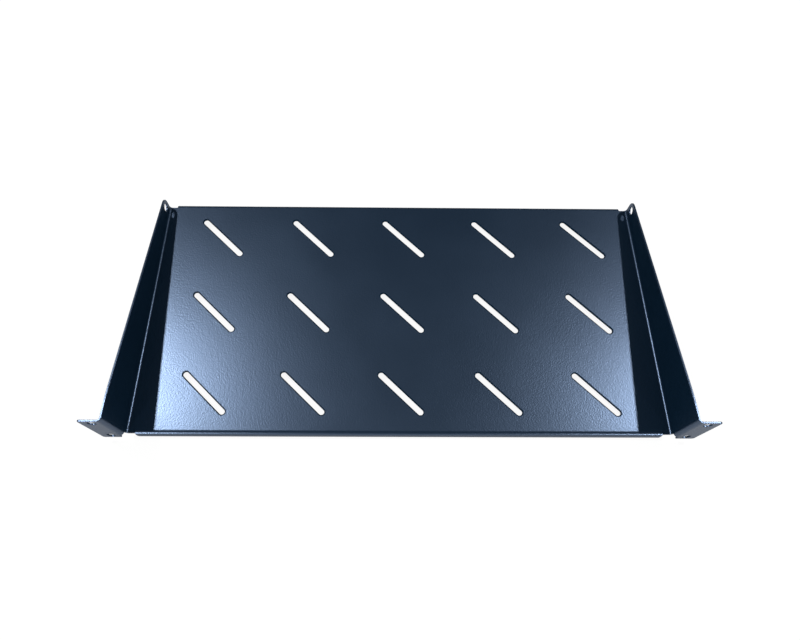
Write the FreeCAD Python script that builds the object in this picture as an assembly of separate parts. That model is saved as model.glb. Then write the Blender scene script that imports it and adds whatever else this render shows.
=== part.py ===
import FreeCAD, Part
import math
import os
from FreeCAD import Vector

# A one-rack-unit cantilever shelf folded from one sheet of steel.
#
# Frame: the origin is the centre of the four rack screw holes, on the back
# faces of the ears, which is the plane that meets the rack's front rails.
# +X runs along the shelf's width, +Y back into the rack and +Z up.
# Lengths are millimetres and angles are degrees.

# The sheet and its bends
sheet = 1.5                 # thickness of the steel
bend_radius = 2.0           # inside radius of every bend
edge_break = 0.3            # small bevel along the cut edges

# The ears, which bolt to the rack
ear_span = 482.6            # across both ears: the 19 inch panel width
ear_height = 43.65          # one rack unit less its clearance
ear_corner = 2.0            # radius of the ears' free corners
hole_side_margin = 8.75     # from the ear's outer edge to its screw holes
hole_body_margin = 8.05     # from the screw holes to the body's side
hole_end_margin = 5.95      # from the ear's top and bottom to its screw holes
hole_diameter = 6.5         # clearance for an M6 screw

# The body between the rails
wall_taper = 3.0            # each wall leans in towards the rear by this angle
shelf_depth = 222.0         # from the rails' plane to the rear face

# The front lip and the rear flange, both folded down
lip_setback = 1.0           # from the rails' plane back to the lip's face
lip_drop = 8.0              # from the tray's surface to the lip's lower edge
lip_end_gap = 6.5           # from a wall's inner face to the end of the lip
lip_corner = 1.5            # radius of the lip's lower corners

# The walls' sloping top edge and rounded rear tip
top_blend = 180.0           # radius that leads the level edge into the slope
tip_radius = 6.5            # rounding of the rear tip
tip_height = 8.3            # centre of the tip above the tray's surface
tip_hole_diameter = 6.5     # hole at the centre of the tip
corner_relief = 1.0         # slit between the wall's lower bend and the ear's

# The slanting vent slots
slot_length = 52.0          # over the round ends
slot_width = 5.8
slot_angle = 45.0           # from the rear left to the front right
slot_columns = 5
slot_rows = 3
slot_margin_side = 60.5     # from the body's side to the outer columns
slot_margin_front = 36.5    # from the rails' plane to the front row
slot_margin_rear = 35.5     # from the rear face to the rear row
slot_row_step = 1.5         # each row sits this much right of the one before
slot_shift_x = 2.0          # the whole pattern sits this much right of the middle

# The screw pattern, the body's width and the slots' pitch
hole_spacing_x = ear_span - 2 * hole_side_margin
hole_spacing_z = ear_height - 2 * hole_end_margin
body_width = hole_spacing_x - 2 * hole_body_margin
slot_pitch_x = (body_width - 2 * slot_margin_side) / (slot_columns - 1)
slot_pitch_y = (shelf_depth - slot_margin_front - slot_margin_rear) / (slot_rows - 1)
slot_centre_y = (shelf_depth + slot_margin_front - slot_margin_rear) / 2

# Heights
ear_bottom = -ear_height / 2
ear_top = ear_height / 2
tray_top = ear_bottom + sheet
lip_bottom = tray_top - lip_drop
outer_radius = bend_radius + sheet
relief_top = tray_top + bend_radius + corner_relief

# The direction of the right wall: along it, out of it, and up
taper = math.radians(wall_taper)
along = Vector(-math.sin(taper), math.cos(taper), 0)
outward = Vector(math.cos(taper), math.sin(taper), 0)
up = Vector(0, 0, 1)

# Where the right wall's outer face leaves the ear's bend, at height zero
ear_bend_x = body_width / 2 + bend_radius * outward.x
ear_bend_axis = Vector(ear_bend_x, bend_radius, 0)
wall_start = ear_bend_axis - outward * bend_radius

# Where the tray's flat surface ends
tray_corner = wall_start - outward * outer_radius
tray_front = tray_corner.y
lip_bend_y = lip_setback + outer_radius
rear_bend_y = shelf_depth - outer_radius
wall_length = (rear_bend_y - tray_front) / along.y
tray_rear_corner = tray_corner + along * wall_length

# Ends of the lip and of the rear flange
inner_face_front = (wall_start - outward * sheet).x
inner_face_rear = inner_face_front + along.x * wall_length
lip_half = inner_face_front - lip_end_gap
rear_half = inner_face_rear - lip_end_gap


def filled(edges):
    """A flat face bounded by a closed chain of edges."""
    return Part.Face(Part.Wire(edges))


def line(start, end):
    return Part.LineSegment(start, end).toShape()


def arc(start, middle, end):
    return Part.Arc(start, middle, end).toShape()


def polygon_face(points):
    return Part.Face(Part.makePolygon(points + points[:1]))


def bend(axis_point, axis, length, start, angle):
    """A strip of sheet bent about an axis, from the start direction."""
    inner = axis_point + start * bend_radius
    outer = axis_point + start * outer_radius
    reach = axis * length
    section = polygon_face([inner, outer, outer + reach, inner + reach])
    return section.revolve(axis_point, axis, angle)


def cylinder(centre, axis, diameter, length):
    """A drill of this length, centred on a point."""
    base = centre - axis * (length / 2)
    return Part.makeCylinder(diameter / 2, length, base, axis)


def slot_drill(centre):
    """A slanting slot with round ends, long enough to cut the tray."""
    radius = slot_width / 2
    half = slot_length / 2 - radius
    slant = math.radians(slot_angle)
    run = Vector(math.cos(slant), -math.sin(slant), 0)
    side = Vector(math.sin(slant), math.cos(slant), 0)
    first = centre - run * half
    last = centre + run * half
    outline = [
        line(first + side * radius, last + side * radius),
        arc(last + side * radius, last + run * radius, last - side * radius),
        line(last - side * radius, first - side * radius),
        arc(first - side * radius, first - run * radius, first + side * radius),
    ]
    return filled(outline).extrude(-up * (3 * sheet))


def slot_centres():
    """Centres of all the slots, just above the tray."""
    height = tray_top + sheet
    for row in range(slot_rows):
        step = row - (slot_rows - 1) / 2
        for column in range(slot_columns):
            across = column - (slot_columns - 1) / 2
            x = slot_shift_x + across * slot_pitch_x + step * slot_row_step
            y = slot_centre_y + step * slot_pitch_y
            yield Vector(x, y, height)


def is_sharp(solid, edge):
    """Whether the two faces at an edge meet at an angle."""
    middle = edge.valueAt((edge.FirstParameter + edge.LastParameter) / 2)
    faces = solid.ancestorsOfType(edge, Part.Face)
    normals = [face.normalAt(*face.Surface.parameter(middle)) for face in faces]
    return len(faces) == 2 and normals[0].getAngle(normals[1]) > math.radians(20)


def eased(solid, left_out):
    """The solid with its sharp edges bevelled, except the ones left out."""
    edges = [edge for edge in solid.Edges if is_sharp(solid, edge)]
    return solid.makeChamfer(edge_break, [edge for edge in edges if not left_out(edge)])


def tray():
    """The flat floor, with its slots and a notch at each end of the lip."""
    corners = [
        (tray_corner.x, tray_front),
        (tray_rear_corner.x, rear_bend_y),
        (-tray_rear_corner.x, rear_bend_y),
        (-tray_corner.x, tray_front),
        (-lip_half, tray_front),
        (-lip_half, lip_bend_y),
        (lip_half, lip_bend_y),
        (lip_half, tray_front),
    ]
    outline = [Vector(x, y, tray_top) for x, y in corners]
    plate = polygon_face(outline).extrude(-up * sheet)
    return plate.cut([slot_drill(centre) for centre in slot_centres()])


def down_flange(half_width, bend_y, facing):
    """A flange folded down across the tray, facing -Y (-1) or +Y (+1)."""
    axis_point = Vector(-half_width, bend_y, tray_top - outer_radius)
    curve = bend(axis_point, Vector(1, 0, 0), 2 * half_width, up, -90 * facing)
    outer_y = bend_y + facing * outer_radius
    top = tray_top - outer_radius
    low = lip_bottom
    r = lip_corner
    cut = r * (1 - math.sqrt(0.5))
    w = half_width

    def at(x, z):
        return Vector(x, outer_y, z)

    outline = [
        line(at(-w, top), at(w, top)),
        line(at(w, top), at(w, low + r)),
        arc(at(w, low + r), at(w - cut, low + cut), at(w - r, low)),
        line(at(w - r, low), at(r - w, low)),
        arc(at(r - w, low), at(cut - w, low + cut), at(-w, low + r)),
        line(at(-w, low + r), at(-w, top)),
    ]
    plate = filled(outline).extrude(Vector(0, -facing * sheet, 0))
    return curve.fuse(plate).removeSplitter().Solids[0]


def front_lip():
    """The lip, its edges eased up to where the tray starts."""
    def meets_tray(edge):
        return all(abs(vertex.Y - lip_bend_y) < 0.01 for vertex in edge.Vertexes)

    return eased(down_flange(lip_half, lip_bend_y, -1), meets_tray)


def wall_point(distance, height):
    """A point on the right wall's outer face, at a distance from its front."""
    return wall_start + along * distance + up * height


def wall_outline():
    """The right wall from the side: level, then sloping to a round tip."""
    foot = tray_top + bend_radius
    blend_height = ear_top - top_blend
    tip = wall_length - tip_radius
    tip_z = tray_top + tip_height
    rise = tip_z - blend_height
    reach = math.hypot(tip, rise)
    slope = math.asin((top_blend - tip_radius) / reach) - math.atan2(rise, tip)

    def on_blend(angle):
        return wall_point(top_blend * math.sin(angle),
                          blend_height + top_blend * math.cos(angle))

    def on_tip(angle):
        return wall_point(tip + tip_radius * math.sin(angle),
                          tip_z + tip_radius * math.cos(angle))

    quarter = math.pi / 2
    return [
        line(wall_point(0, foot), on_blend(0)),
        arc(on_blend(0), on_blend(slope / 2), on_blend(slope)),
        line(on_blend(slope), on_tip(slope)),
        arc(on_tip(slope), on_tip((slope + quarter) / 2), on_tip(quarter)),
        line(on_tip(quarter), wall_point(wall_length, foot)),
        line(wall_point(wall_length, foot), wall_point(0, foot)),
    ]


def wall():
    """The right wall, its bend to the tray and the hole in its tip."""
    plate = filled(wall_outline()).extrude(-outward * sheet)
    tip = wall_point(wall_length - tip_radius, tray_top + tip_height)
    plate = plate.cut(cylinder(tip, outward, tip_hole_diameter, 4 * sheet))
    axis_point = tray_corner + up * (tray_top + bend_radius)
    curve = bend(axis_point, along, wall_length, -up, -90)
    return plate.fuse(curve)


def ear():
    """The right ear and its bend to the wall, open below at the corner."""
    edge = ear_span / 2
    r = ear_corner
    cut = r * (1 - math.sqrt(0.5))
    root = ear_bend_x
    low = ear_bottom
    high = ear_top

    def at(x, z):
        return Vector(x, 0, z)

    outline = [
        line(at(root, low), at(edge - r, low)),
        arc(at(edge - r, low), at(edge - cut, low + cut), at(edge, low + r)),
        line(at(edge, low + r), at(edge, high - r)),
        arc(at(edge, high - r), at(edge - cut, high - cut), at(edge - r, high)),
        line(at(edge - r, high), at(root, high)),
        line(at(root, high), at(root, low)),
    ]
    plate = filled(outline).extrude(Vector(0, -sheet, 0))
    for side in (-1, 1):
        centre = Vector(hole_spacing_x / 2, 0, side * hole_spacing_z / 2)
        plate = plate.cut(cylinder(centre, Vector(0, 1, 0), hole_diameter, 4 * sheet))
    axis_point = ear_bend_axis + up * relief_top
    curve = bend(axis_point, up, ear_top - relief_top, Vector(0, -1, 0), wall_taper - 90)
    return plate.fuse(curve)


def at_front_corner(edge):
    """Whether an edge touches the small cuts where the lip and the ears end."""
    back = lip_bend_y + edge_break
    top = relief_top + edge_break
    side = ear_bend_x + edge_break
    return any(vertex.Y < back and vertex.Z < top and abs(vertex.X) < side
               for vertex in edge.Vertexes)


def folded_shelf():
    """The whole shelf as one folded piece, its cut edges eased."""
    right = wall().fuse(ear())
    left = right.mirror(Vector(0, 0, 0), Vector(1, 0, 0))
    rear = down_flange(rear_half, rear_bend_y, 1)
    whole = tray().fuse([right, left, front_lip(), rear]).removeSplitter()
    return eased(whole.Solids[0], at_front_corner)


os.makedirs("parts", exist_ok=True)
shelf = folded_shelf()
print("solids", len(shelf.Solids), "valid", shelf.isValid(), "volume", shelf.Volume)
shelf.Solids[0].exportStep("parts/folded_shelf.step")
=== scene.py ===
"""Dresses a folded cantilever rack shelf in its powder coat and stands it in a studio."""

import math

import bmesh
import bpy
from bpy.props import FloatProperty, FloatVectorProperty, PointerProperty
from mathutils import Matrix, Vector


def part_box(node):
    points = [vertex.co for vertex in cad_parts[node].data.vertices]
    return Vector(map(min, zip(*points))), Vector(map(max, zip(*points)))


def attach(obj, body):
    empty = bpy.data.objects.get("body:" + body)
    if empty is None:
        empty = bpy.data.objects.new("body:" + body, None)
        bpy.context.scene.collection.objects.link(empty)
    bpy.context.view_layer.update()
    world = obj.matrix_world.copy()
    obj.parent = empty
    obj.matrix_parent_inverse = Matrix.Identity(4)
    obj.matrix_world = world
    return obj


bl_info = {
    "name": "Cantilever Rack Shelf",
    "version": (1, 0, 0),
    "blender": (4, 5, 0),
    "location": "View3D > Sidebar > Rack Shelf",
    "description": "Powder coat, studio and camera for a folded rack shelf",
    "category": "Object",
}

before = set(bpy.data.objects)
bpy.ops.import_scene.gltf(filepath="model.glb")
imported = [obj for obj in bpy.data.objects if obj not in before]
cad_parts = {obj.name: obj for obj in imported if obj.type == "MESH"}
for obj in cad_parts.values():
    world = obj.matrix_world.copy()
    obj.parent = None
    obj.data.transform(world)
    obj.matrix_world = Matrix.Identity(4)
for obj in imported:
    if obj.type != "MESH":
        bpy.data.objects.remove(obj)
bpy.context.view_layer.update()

SHELF = "folded_shelf"

WHITE = (1.0, 1.0, 1.0, 1.0)
PAPER = (0.9, 0.9, 0.9, 1.0)

COAT_IOR = 1.8
CLOUD_SCALE = 18.0
CLOUD_DETAIL = 3.0
TONE_DRIFT = 0.1
ROUGHNESS_DRIFT = 0.03

BEAD_SIDES = 12
SLOT_END_STEPS = 12
MERGE_DISTANCE = 0.000001
SLOT_ROWS = (-1, 0, 1)
SLOT_COLUMNS = (-2, -1, 0, 1, 2)

HIGH_LAMP_SIZE = 0.08
LOW_LAMP_SIZE = 0.12
LEFT_LAMP_PLACE = (-1.0, 0.60, 1.48)
RIGHT_LAMP_PLACE = (1.17, 0.56, 1.48)
LEFT_EDGE_LAMP_PLACE = (-0.95, -1.33, 0.20)
RIGHT_EDGE_LAMP_PLACE = (0.95, -1.33, 0.20)

SENSOR_WIDTH = 36.0
CAMERA_LENS = 25.443
CAMERA_SHIFT = (0.0098, 0.1254)
CAMERA_PLACE = Vector((-0.0117, -0.1235, 0.4245))
CAMERA_TURN = (17.066, -0.655, -0.010)
NEAREST_SEEN = 0.01
FARTHEST_SEEN = 50.0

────

Given request — Print the material above verbatim, first line through the line containing "shelf_depth = 222.0", both included.

Solution for this problem —
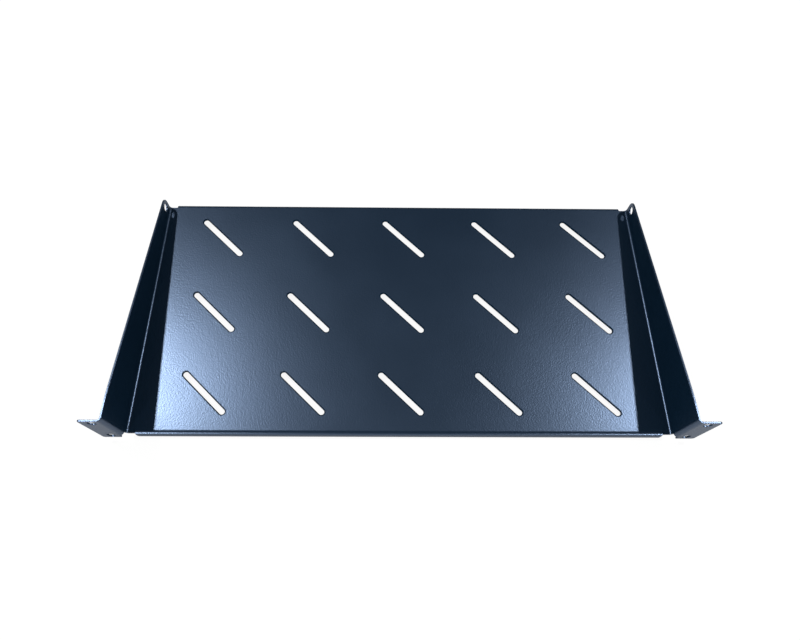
Write the FreeCAD Python script that builds the object in this picture as an assembly of separate parts. That model is saved as model.glb. Then write the Blender scene script that imports it and adds whatever else this render shows.
=== part.py ===
import FreeCAD, Part
import math
import os
from FreeCAD import Vector

# A one-rack-unit cantilever shelf folded from one sheet of steel.
#
# Frame: the origin is the centre of the four rack screw holes, on the back
# faces of the ears, which is the plane that meets the rack's front rails.
# +X runs along the shelf's width, +Y back into the rack and +Z up.
# Lengths are millimetres and angles are degrees.

# The sheet and its bends
sheet = 1.5                 # thickness of the steel
bend_radius = 2.0           # inside radius of every bend
edge_break = 0.3            # small bevel along the cut edges

# The ears, which bolt to the rack
ear_span = 482.6            # across both ears: the 19 inch panel width
ear_height = 43.65          # one rack unit less its clearance
ear_corner = 2.0            # radius of the ears' free corners
hole_side_margin = 8.75     # from the ear's outer edge to its screw holes
hole_body_margin = 8.05     # from the screw holes to the body's side
hole_end_margin = 5.95      # from the ear's top and bottom to its screw holes
hole_diameter = 6.5         # clearance for an M6 screw

# The body between the rails
wall_taper = 3.0            # each wall leans in towards the rear by this angle
shelf_depth = 222.0         # from the rails' plane to the rear face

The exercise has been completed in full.